A suicide may be compared to a madman, who, to avoid work, would cut off his hands and feet and thus would force others to carry and work for him. He has deprived himself of his physical limbs before his spiritual organs were formed. Life has become impossible to him in such a state; but that which for him is still more impossible is to annihilate himself before his time. If, then, he is fortunate enough to find a person devoted enough to his memory to sacrifice himself and offer him a refuge, he will live through and by that person’s life, not according to the way of the vampires, but according to that of the embryos who live on their mother’s substance without diminishing for it that substance, for nature supplies the waste and gives much to those who spend much. In his pre-natal life the child is conscious of his existence and manifests already his will, by movements independent of, and undirected by, his mother’s will, and causing her even pain. The baby is ignorant of his mother’s thoughts, and the latter knows not what her child may be dreaming of. She is conscious of two existences but not of two distinct souls in her, as their two souls are one in the feeling of her love; and that the birth of her babe does not sever the souls as it does the two bodies. It only gives them–if I may use the expression–a new polarization (as the two ends of a magnet). The same in death which is our second birth. Death does not separate but only polarizes the two souls which were sincerely attached to each other on this earth. The souls disenthralled from their earthly fetters elevate our own to themselves; and in our turn our souls can attract them down 2 [Footnote: 2. It would be an error to infer from the above that Éliphas Lévi believed in the so-called Spiritualism. He derided both the Spiritualistic and the Spiritist theory of the return of the disembodied souls or spirits in an objective or materialized form on earth. Teaching the Kabalistic doctrine of the subjective inter-communication between the embodied and the disembodied spirits, and the mutual influence exercised by those souls that influence is limited by him to purely psychological and moral effects, and lasts but so long as the pure soul slumbers in its transitory state in the ether, or the sinful one (the Elementary Spirit) is kept in bondage in the earthly regions.] through a power similar to that of the magnet.

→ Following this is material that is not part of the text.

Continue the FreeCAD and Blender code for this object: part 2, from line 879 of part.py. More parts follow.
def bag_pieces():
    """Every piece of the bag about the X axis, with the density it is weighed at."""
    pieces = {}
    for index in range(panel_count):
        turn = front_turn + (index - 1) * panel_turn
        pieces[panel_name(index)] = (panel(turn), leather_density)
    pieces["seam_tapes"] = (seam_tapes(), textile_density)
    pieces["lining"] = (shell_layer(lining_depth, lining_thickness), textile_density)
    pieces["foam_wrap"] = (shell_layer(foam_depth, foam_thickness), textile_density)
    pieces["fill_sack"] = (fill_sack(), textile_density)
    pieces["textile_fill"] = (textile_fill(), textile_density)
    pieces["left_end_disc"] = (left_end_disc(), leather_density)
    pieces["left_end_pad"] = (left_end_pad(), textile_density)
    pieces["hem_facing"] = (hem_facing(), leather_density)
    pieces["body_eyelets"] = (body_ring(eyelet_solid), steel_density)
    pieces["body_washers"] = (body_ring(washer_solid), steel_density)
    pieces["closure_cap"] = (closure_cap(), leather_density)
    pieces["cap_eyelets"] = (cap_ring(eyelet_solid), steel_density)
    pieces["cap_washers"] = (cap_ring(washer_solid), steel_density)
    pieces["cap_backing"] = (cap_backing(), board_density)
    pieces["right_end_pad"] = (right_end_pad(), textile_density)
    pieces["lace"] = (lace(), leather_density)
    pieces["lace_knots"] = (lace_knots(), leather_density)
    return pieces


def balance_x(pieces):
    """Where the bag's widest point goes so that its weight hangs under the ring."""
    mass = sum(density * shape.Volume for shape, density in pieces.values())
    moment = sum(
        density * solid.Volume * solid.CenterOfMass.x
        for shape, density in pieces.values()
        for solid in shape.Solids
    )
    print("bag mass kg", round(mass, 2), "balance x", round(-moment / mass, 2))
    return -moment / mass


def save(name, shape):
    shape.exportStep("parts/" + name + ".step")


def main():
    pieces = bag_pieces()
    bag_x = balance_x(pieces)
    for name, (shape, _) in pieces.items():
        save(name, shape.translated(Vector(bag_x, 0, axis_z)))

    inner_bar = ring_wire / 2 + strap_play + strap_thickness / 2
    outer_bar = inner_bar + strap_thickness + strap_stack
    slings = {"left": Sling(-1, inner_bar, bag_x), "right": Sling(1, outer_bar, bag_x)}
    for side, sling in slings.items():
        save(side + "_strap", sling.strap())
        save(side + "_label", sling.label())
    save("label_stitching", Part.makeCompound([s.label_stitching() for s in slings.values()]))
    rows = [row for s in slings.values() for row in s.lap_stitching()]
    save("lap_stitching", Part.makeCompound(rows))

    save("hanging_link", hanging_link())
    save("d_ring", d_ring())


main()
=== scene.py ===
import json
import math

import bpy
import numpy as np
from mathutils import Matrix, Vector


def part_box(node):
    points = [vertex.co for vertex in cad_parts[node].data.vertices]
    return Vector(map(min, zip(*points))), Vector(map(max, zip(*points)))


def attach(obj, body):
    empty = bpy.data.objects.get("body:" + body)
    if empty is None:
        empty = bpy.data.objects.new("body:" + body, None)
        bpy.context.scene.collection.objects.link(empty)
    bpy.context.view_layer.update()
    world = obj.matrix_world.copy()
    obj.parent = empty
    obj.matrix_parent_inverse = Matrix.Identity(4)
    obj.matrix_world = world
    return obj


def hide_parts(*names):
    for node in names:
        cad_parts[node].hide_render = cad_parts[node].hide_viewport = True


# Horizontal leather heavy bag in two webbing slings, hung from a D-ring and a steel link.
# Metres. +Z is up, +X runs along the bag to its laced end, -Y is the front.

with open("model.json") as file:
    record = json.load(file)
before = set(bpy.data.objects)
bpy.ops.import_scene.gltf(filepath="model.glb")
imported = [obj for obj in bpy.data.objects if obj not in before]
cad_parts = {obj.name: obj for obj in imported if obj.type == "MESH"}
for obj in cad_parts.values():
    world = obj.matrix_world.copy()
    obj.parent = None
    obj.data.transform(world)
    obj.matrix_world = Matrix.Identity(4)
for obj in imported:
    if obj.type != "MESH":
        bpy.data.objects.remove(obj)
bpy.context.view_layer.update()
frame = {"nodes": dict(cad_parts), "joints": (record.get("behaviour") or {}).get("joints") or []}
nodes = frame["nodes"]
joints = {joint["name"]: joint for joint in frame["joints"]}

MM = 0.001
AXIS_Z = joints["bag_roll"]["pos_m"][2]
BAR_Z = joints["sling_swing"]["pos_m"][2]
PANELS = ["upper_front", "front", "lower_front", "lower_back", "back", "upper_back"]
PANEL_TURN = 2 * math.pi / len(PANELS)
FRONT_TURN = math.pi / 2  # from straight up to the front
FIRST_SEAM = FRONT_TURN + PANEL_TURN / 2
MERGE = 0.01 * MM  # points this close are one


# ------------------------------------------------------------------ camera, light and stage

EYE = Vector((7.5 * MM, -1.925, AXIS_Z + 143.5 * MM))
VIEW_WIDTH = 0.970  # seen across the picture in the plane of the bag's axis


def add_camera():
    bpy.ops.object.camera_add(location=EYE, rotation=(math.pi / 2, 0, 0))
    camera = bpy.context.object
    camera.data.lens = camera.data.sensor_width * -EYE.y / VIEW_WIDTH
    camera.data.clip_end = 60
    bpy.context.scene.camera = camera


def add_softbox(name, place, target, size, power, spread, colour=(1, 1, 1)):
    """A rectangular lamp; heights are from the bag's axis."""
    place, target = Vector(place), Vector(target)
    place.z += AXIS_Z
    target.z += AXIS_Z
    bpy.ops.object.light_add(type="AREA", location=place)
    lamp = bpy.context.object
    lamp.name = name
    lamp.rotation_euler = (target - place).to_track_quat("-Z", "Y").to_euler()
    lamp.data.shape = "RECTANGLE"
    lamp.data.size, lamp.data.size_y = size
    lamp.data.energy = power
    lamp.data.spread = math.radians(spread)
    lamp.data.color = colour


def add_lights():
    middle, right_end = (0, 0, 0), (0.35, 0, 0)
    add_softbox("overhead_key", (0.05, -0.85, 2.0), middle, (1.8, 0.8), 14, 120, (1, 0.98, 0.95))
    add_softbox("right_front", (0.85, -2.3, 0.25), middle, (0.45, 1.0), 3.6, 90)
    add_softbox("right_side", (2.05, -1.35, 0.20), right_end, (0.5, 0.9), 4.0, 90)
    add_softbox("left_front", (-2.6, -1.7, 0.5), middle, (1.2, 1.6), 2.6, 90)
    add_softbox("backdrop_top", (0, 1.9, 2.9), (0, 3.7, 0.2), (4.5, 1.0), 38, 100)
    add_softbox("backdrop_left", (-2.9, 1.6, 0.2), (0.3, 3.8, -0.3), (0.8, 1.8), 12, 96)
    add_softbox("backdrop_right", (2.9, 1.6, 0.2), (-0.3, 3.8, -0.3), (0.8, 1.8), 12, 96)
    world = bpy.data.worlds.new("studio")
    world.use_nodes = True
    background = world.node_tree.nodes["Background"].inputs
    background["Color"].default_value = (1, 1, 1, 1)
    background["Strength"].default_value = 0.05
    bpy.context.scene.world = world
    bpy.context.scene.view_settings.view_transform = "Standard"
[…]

But the sinful souls suffer two kinds of torture. One is the result of their imperfect disenthralment from the terrestrial bonds which keeps them down chained to our planet; the other is owing to a lack of “celestial magnet.” 3 [Footnote: 3. Celestial magnet means here that spiritual buoyancy, (the absence of sinful deeds and thoughts supposed to be possessed of a material heaviness) which alone is enabled to carry the disembodied Soul to higher or rather to purer regions.] The latter becomes the lot of those souls which having despaired have violently broken the chain of life, hence of their equilibrium, and have to remain in consequence in a state of absolute helplessness until a generous embodied soul volunteers to share with them its magnetism and life, and so helps them in time to re-enter into the current of universal life by furnishing the needed polarization.

You know what that word means. It is borrowed from astronomy and physical science. Stars have opposite and analogous poles which determine the position of their axis; and natural as well as artificial magnets have the same. The law of polarization is universal and rules the world of spirits as that of physical bodies.